**Task brief**.
Return the listing below in full, with every line exactly as it is.

**Collected data**.
---*---
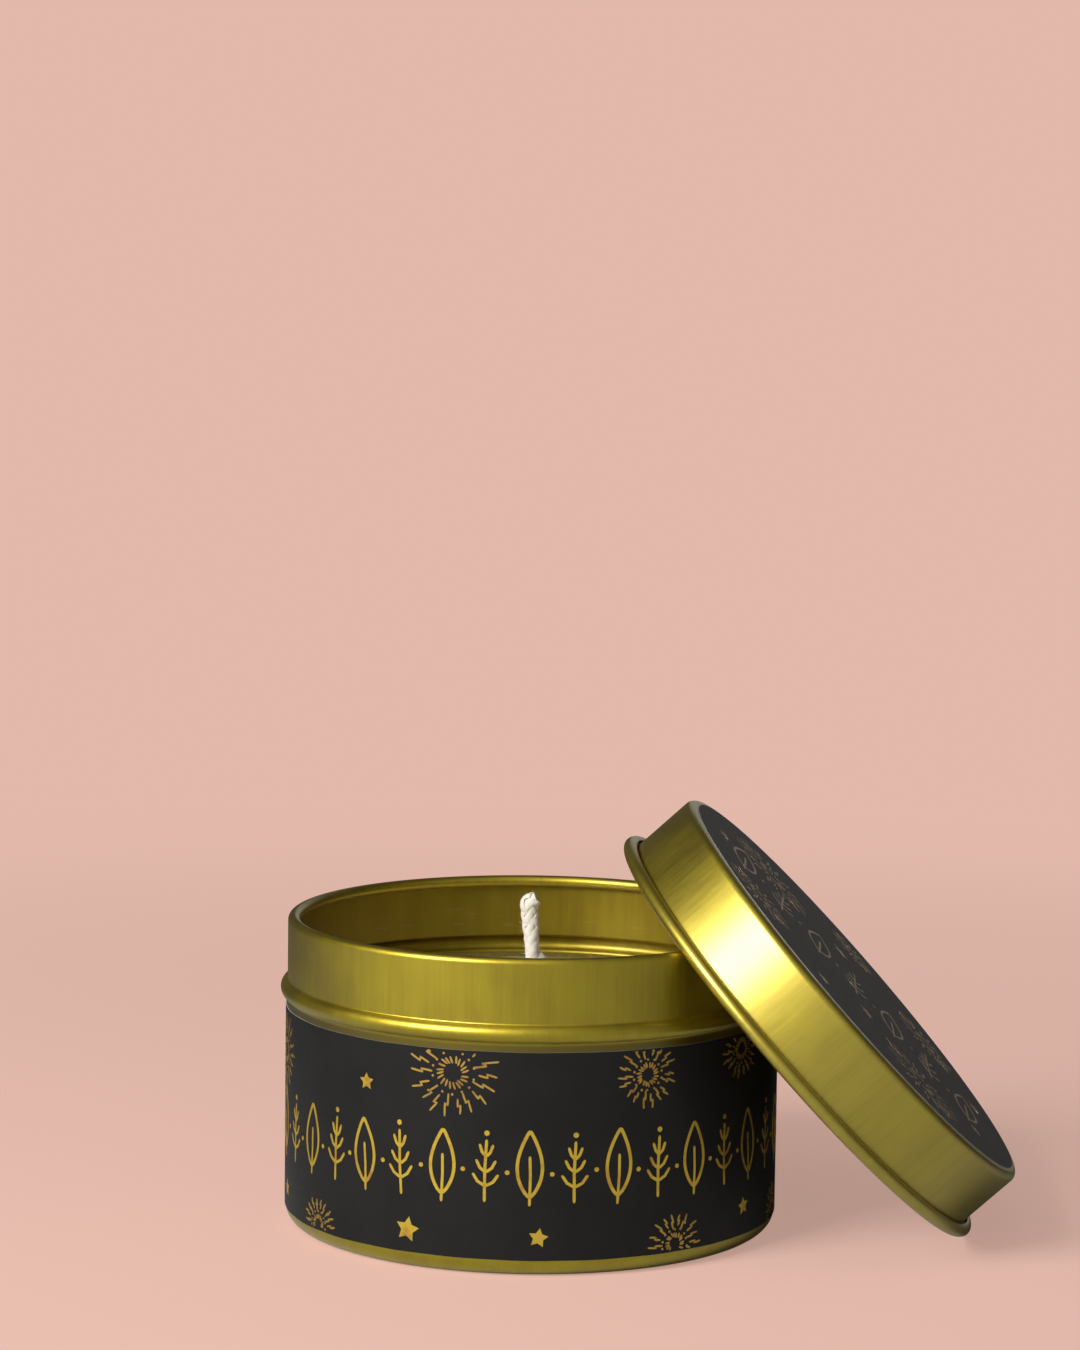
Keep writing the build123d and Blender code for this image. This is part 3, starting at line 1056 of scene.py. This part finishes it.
# ---- floor, light and camera, in metres ----
PINK = (0.760, 0.485, 0.407, 1)  # the backdrop, as the camera sees it
SHADOW_SHARE = 0.4  # how much of the floor's brightness a shadow can take away
FLOOR_LIGHT = 0.68  # the floor's brightness where the lights meet it freely, over its colour
# as the tin mirrors it, the floor goes from the front grey to the darker back grey: painted shade
REFLECTED_FRONT = (0.54, 0.54, 0.53, 1)  # the floor as the tin mirrors it
REFLECTED_BACK = (0.10, 0.10, 0.10, 1)
STUDIO_WHITE = (1.0, 0.99, 0.97, 1)
FLOOR_REACH = 6.0
LENS = 122.06  # the lens and the camera's place were fitted to the photograph's ellipses
CAMERA_PLACE = (0.00052, -0.68677, 0.16738)
CAMERA_PITCH = radians(6.945)
CAMERA_ROLL = radians(0.771)


def floor_material():
    """A pale floor. Away from the object it has one even brightness, like a seamless backdrop. As the tin
    mirrors it, the floor is painted darker behind and to the right: painted shade.
    """
    material = bpy.data.materials.new("floor")
    material.use_nodes = True
    tree = material.node_tree
    tree.nodes.clear()
    place = add_node(tree, "TexCoord", {}).outputs["Object"]
    distance = add_node(tree, "VectorMath", {0: place}, operation="LENGTH").outputs["Value"]
    share = fit(tree, distance, 0.14, 0.42, SHADOW_SHARE, 0.0)
    lit = tuple(channel / FLOOR_LIGHT for channel in PINK[:3]) + (1,)
    diffuse = add_node(tree, "BsdfDiffuse", {"Color": lit}).outputs[0]
    even = add_node(tree, "Emission", {"Color": PINK}).outputs[0]
    seen = add_node(tree, "MixShader", {0: share, 1: even, 2: diffuse}).outputs[0]
    axes = add_node(tree, "SeparateXYZ", {0: place}).outputs
    # for reflected rays the floor darkens behind and to the right of the tin: painted shade
    right = calculate(tree, "MAXIMUM", calculate(tree, "MULTIPLY", axes["X"], 0.75), 0.0)
    painted_shade_reach = calculate(tree, "ADD", axes["Y"], right)
    grey = blend_colours(tree, fit(tree, painted_shade_reach, -0.04, 0.22), REFLECTED_FRONT, REFLECTED_BACK)
    reflected = add_node(tree, "BsdfDiffuse", {"Color": grey}).outputs[0]
    straight = add_node(tree, "LightPath", {}).outputs["Is Camera Ray"]
    both = add_node(tree, "MixShader", {0: straight, 1: reflected, 2: seen}).outputs[0]
    add_node(tree, "OutputMaterial", {"Surface": both})
    return material


def make_floor():
    """One flat square, far larger than the camera sees."""
    mesh = bpy.data.meshes.new("floor")
    corners = [(x * FLOOR_REACH, y * FLOOR_REACH, 0) for x, y in ((-1, -1), (1, -1), (1, 1), (-1, 1))]
    mesh.from_pydata(corners, [], [(0, 1, 2, 3)])
    mesh.materials.append(floor_material())
    floor = bpy.data.objects.new("floor", mesh)
    bpy.context.scene.collection.objects.link(floor)


def make_world():
    """A neutral studio, brighter in front and to the left. The camera itself sees the backdrop's colour."""
    world = bpy.data.worlds.new("studio")
    bpy.context.scene.world = world
    world.use_nodes = True
    tree = world.node_tree
    tree.nodes.clear()
    way = add_node(tree, "TexCoord", {}).outputs["Generated"]
    bright_side = Vector((-0.22, -0.92, -0.35)).normalized()
    product = add_node(tree, "VectorMath", {0: way, 1: bright_side}, operation="DOT_PRODUCT")
    level = fit(tree, product.outputs["Value"], -0.6, 0.9, 0.04, 0.40)
    studio = add_node(tree, "Background", {"Color": STUDIO_WHITE, "Strength": level}).outputs[0]
    backdrop = add_node(tree, "Background", {"Color": PINK}).outputs[0]
    straight = add_node(tree, "LightPath", {}).outputs["Is Camera Ray"]
    both = add_node(tree, "MixShader", {0: straight, 1: studio, 2: backdrop}).outputs[0]
    add_node(tree, "OutputWorld", {"Surface": both})


def make_softbox(name, direction, distance, size, brightness):
    """A square area light that faces the tin. brightness is that of its surface, whatever its size."""
    target = Vector((0.03, 0.0, 0.03))
    light = bpy.data.lights.new(name, "AREA")
    light.shape = "SQUARE"
    light.size = size
    light.energy = brightness * pi * size**2
    lamp = bpy.data.objects.new(name, light)
    bpy.context.scene.collection.objects.link(lamp)
    direction = Vector(direction).normalized()
    lamp.location = target + direction * distance
    lamp.rotation_euler = direction.to_track_quat("Z", "Y").to_euler()
    lamp.visible_camera = False


def make_camera():
    """The camera looks a little down, and is rolled by less than a degree."""
    camera = bpy.data.objects.new("camera", bpy.data.cameras.new("camera"))
    camera.data.lens = LENS
    camera.data.sensor_width = 36.0
    camera.data.clip_start = 0.01
    forward = Vector((0, cos(CAMERA_PITCH), -sin(CAMERA_PITCH)))
    level = Vector((1, 0, 0))
    upward = level.cross(forward)
    right = level * cos(CAMERA_ROLL) + upward * sin(CAMERA_ROLL)
    up = upward * cos(CAMERA_ROLL) - level * sin(CAMERA_ROLL)
    turn = Matrix((right, up, -forward)).transposed().to_4x4()
    camera.matrix_world = Matrix.Translation(CAMERA_PLACE) @ turn
    bpy.context.scene.collection.objects.link(camera)
    bpy.context.scene.camera = camera


make_floor()
make_world()
make_softbox("key_softbox", (-0.63, -0.57, 0.53), distance=1.0, size=0.42, brightness=16.5)
make_softbox("top_softbox", (-0.15, -0.25, 1.0), distance=1.1, size=0.8, brightness=0.3)
make_softbox("back_softbox", (0.25, 0.95, 0.14), distance=1.6, size=0.9, brightness=0.33)
make_camera()
bpy.context.scene.view_settings.view_transform = "Standard"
---*---
**Reply to the exercise**.
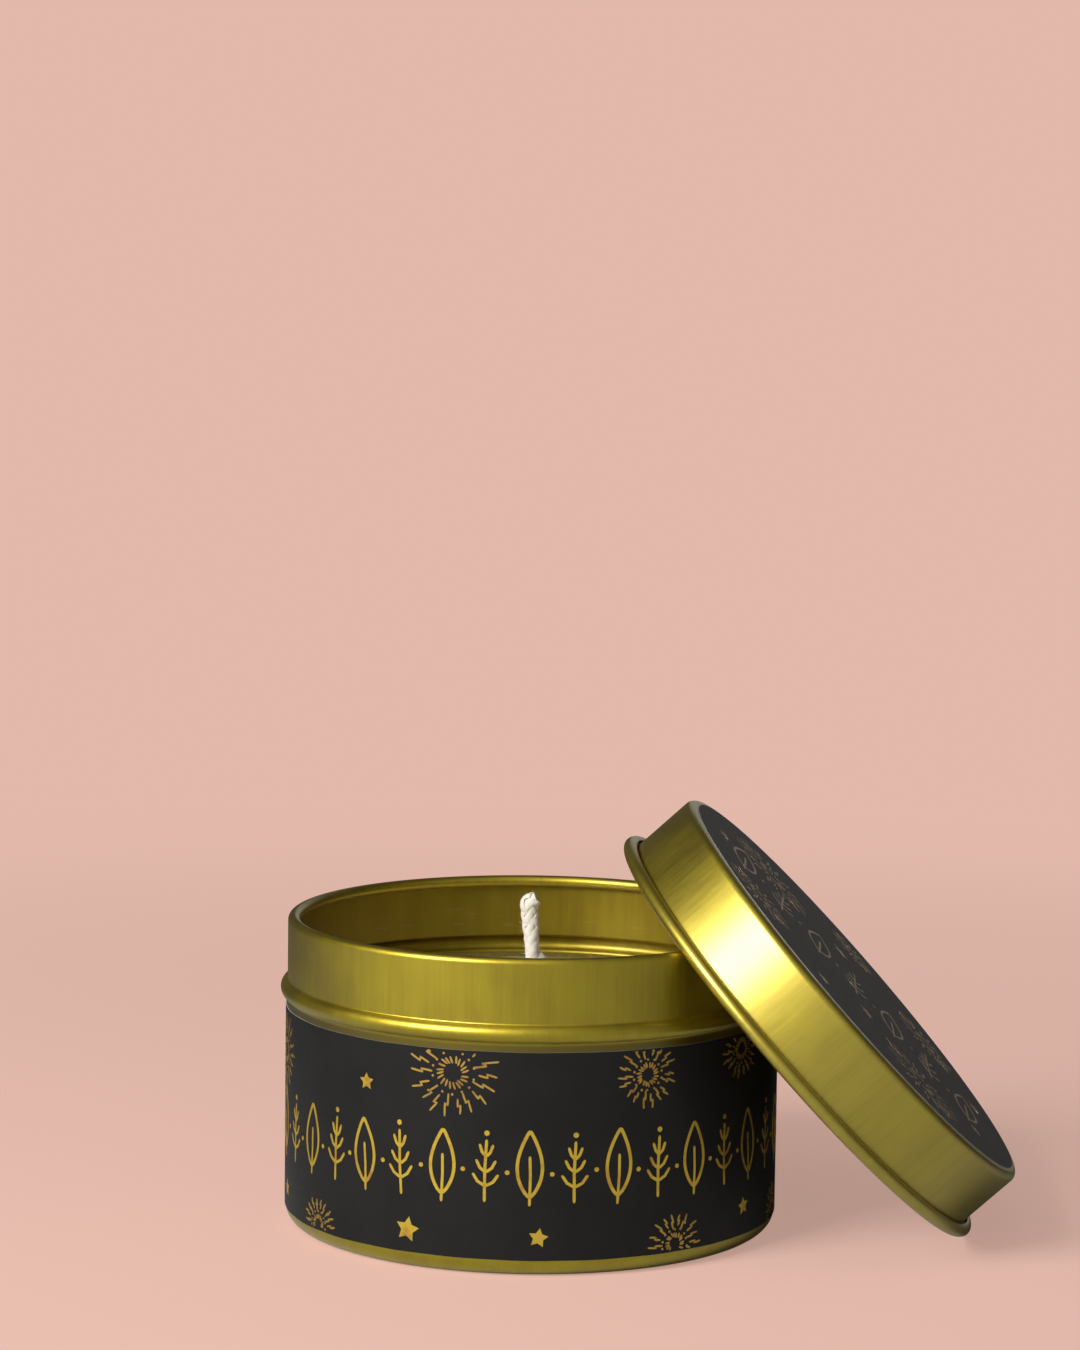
Keep writing the build123d and Blender code for this image. This is part 3, starting at line 1056 of scene.py. This part finishes it.
# ---- floor, light and camera, in metres ----
PINK = (0.760, 0.485, 0.407, 1)  # the backdrop, as the camera sees it
SHADOW_SHARE = 0.4  # how much of the floor's brightness a shadow can take away
FLOOR_LIGHT = 0.68  # the floor's brightness where the lights meet it freely, over its colour
# as the tin mirrors it, the floor goes from the front grey to the darker back grey: painted shade
REFLECTED_FRONT = (0.54, 0.54, 0.53, 1)  # the floor as the tin mirrors it
REFLECTED_BACK = (0.10, 0.10, 0.10, 1)
STUDIO_WHITE = (1.0, 0.99, 0.97, 1)
FLOOR_REACH = 6.0
LENS = 122.06  # the lens and the camera's place were fitted to the photograph's ellipses
CAMERA_PLACE = (0.00052, -0.68677, 0.16738)
CAMERA_PITCH = radians(6.945)
CAMERA_ROLL = radians(0.771)


def floor_material():
    """A pale floor. Away from the object it has one even brightness, like a seamless backdrop. As the tin
    mirrors it, the floor is painted darker behind and to the right: painted shade.
    """
    material = bpy.data.materials.new("floor")
    material.use_nodes = True
    tree = material.node_tree
    tree.nodes.clear()
    place = add_node(tree, "TexCoord", {}).outputs["Object"]
    distance = add_node(tree, "VectorMath", {0: place}, operation="LENGTH").outputs["Value"]
    share = fit(tree, distance, 0.14, 0.42, SHADOW_SHARE, 0.0)
    lit = tuple(channel / FLOOR_LIGHT for channel in PINK[:3]) + (1,)
    diffuse = add_node(tree, "BsdfDiffuse", {"Color": lit}).outputs[0]
    even = add_node(tree, "Emission", {"Color": PINK}).outputs[0]
    seen = add_node(tree, "MixShader", {0: share, 1: even, 2: diffuse}).outputs[0]
    axes = add_node(tree, "SeparateXYZ", {0: place}).outputs
    # for reflected rays the floor darkens behind and to the right of the tin: painted shade
    right = calculate(tree, "MAXIMUM", calculate(tree, "MULTIPLY", axes["X"], 0.75), 0.0)
    painted_shade_reach = calculate(tree, "ADD", axes["Y"], right)
    grey = blend_colours(tree, fit(tree, painted_shade_reach, -0.04, 0.22), REFLECTED_FRONT, REFLECTED_BACK)
    reflected = add_node(tree, "BsdfDiffuse", {"Color": grey}).outputs[0]
    straight = add_node(tree, "LightPath", {}).outputs["Is Camera Ray"]
    both = add_node(tree, "MixShader", {0: straight, 1: reflected, 2: seen}).outputs[0]
    add_node(tree, "OutputMaterial", {"Surface": both})
    return material


def make_floor():
    """One flat square, far larger than the camera sees."""
    mesh = bpy.data.meshes.new("floor")
    corners = [(x * FLOOR_REACH, y * FLOOR_REACH, 0) for x, y in ((-1, -1), (1, -1), (1, 1), (-1, 1))]
    mesh.from_pydata(corners, [], [(0, 1, 2, 3)])
    mesh.materials.append(floor_material())
    floor = bpy.data.objects.new("floor", mesh)
    bpy.context.scene.collection.objects.link(floor)


def make_world():
    """A neutral studio, brighter in front and to the left. The camera itself sees the backdrop's colour."""
    world = bpy.data.worlds.new("studio")
    bpy.context.scene.world = world
    world.use_nodes = True
    tree = world.node_tree
    tree.nodes.clear()
    way = add_node(tree, "TexCoord", {}).outputs["Generated"]
    bright_side = Vector((-0.22, -0.92, -0.35)).normalized()
    product = add_node(tree, "VectorMath", {0: way, 1: bright_side}, operation="DOT_PRODUCT")
    level = fit(tree, product.outputs["Value"], -0.6, 0.9, 0.04, 0.40)
    studio = add_node(tree, "Background", {"Color": STUDIO_WHITE, "Strength": level}).outputs[0]
    backdrop = add_node(tree, "Background", {"Color": PINK}).outputs[0]
    straight = add_node(tree, "LightPath", {}).outputs["Is Camera Ray"]
    both = add_node(tree, "MixShader", {0: straight, 1: studio, 2: backdrop}).outputs[0]
    add_node(tree, "OutputWorld", {"Surface": both})


def make_softbox(name, direction, distance, size, brightness):
    """A square area light that faces the tin. brightness is that of its surface, whatever its size."""
    target = Vector((0.03, 0.0, 0.03))
    light = bpy.data.lights.new(name, "AREA")
    light.shape = "SQUARE"
    light.size = size
    light.energy = brightness * pi * size**2
    lamp = bpy.data.objects.new(name, light)
    bpy.context.scene.collection.objects.link(lamp)
    direction = Vector(direction).normalized()
    lamp.location = target + direction * distance
    lamp.rotation_euler = direction.to_track_quat("Z", "Y").to_euler()
    lamp.visible_camera = False


def make_camera():
    """The camera looks a little down, and is rolled by less than a degree."""
    camera = bpy.data.objects.new("camera", bpy.data.cameras.new("camera"))
    camera.data.lens = LENS
    camera.data.sensor_width = 36.0
    camera.data.clip_start = 0.01
    forward = Vector((0, cos(CAMERA_PITCH), -sin(CAMERA_PITCH)))
    level = Vector((1, 0, 0))
    upward = level.cross(forward)
    right = level * cos(CAMERA_ROLL) + upward * sin(CAMERA_ROLL)
    up = upward * cos(CAMERA_ROLL) - level * sin(CAMERA_ROLL)
    turn = Matrix((right, up, -forward)).transposed().to_4x4()
    camera.matrix_world = Matrix.Translation(CAMERA_PLACE) @ turn
    bpy.context.scene.collection.objects.link(camera)
    bpy.context.scene.camera = camera


make_floor()
make_world()
make_softbox("key_softbox", (-0.63, -0.57, 0.53), distance=1.0, size=0.42, brightness=16.5)
make_softbox("top_softbox", (-0.15, -0.25, 1.0), distance=1.1, size=0.8, brightness=0.3)
make_softbox("back_softbox", (0.25, 0.95, 0.14), distance=1.6, size=0.9, brightness=0.33)
make_camera()
bpy.context.scene.view_settings.view_transform = "Standard"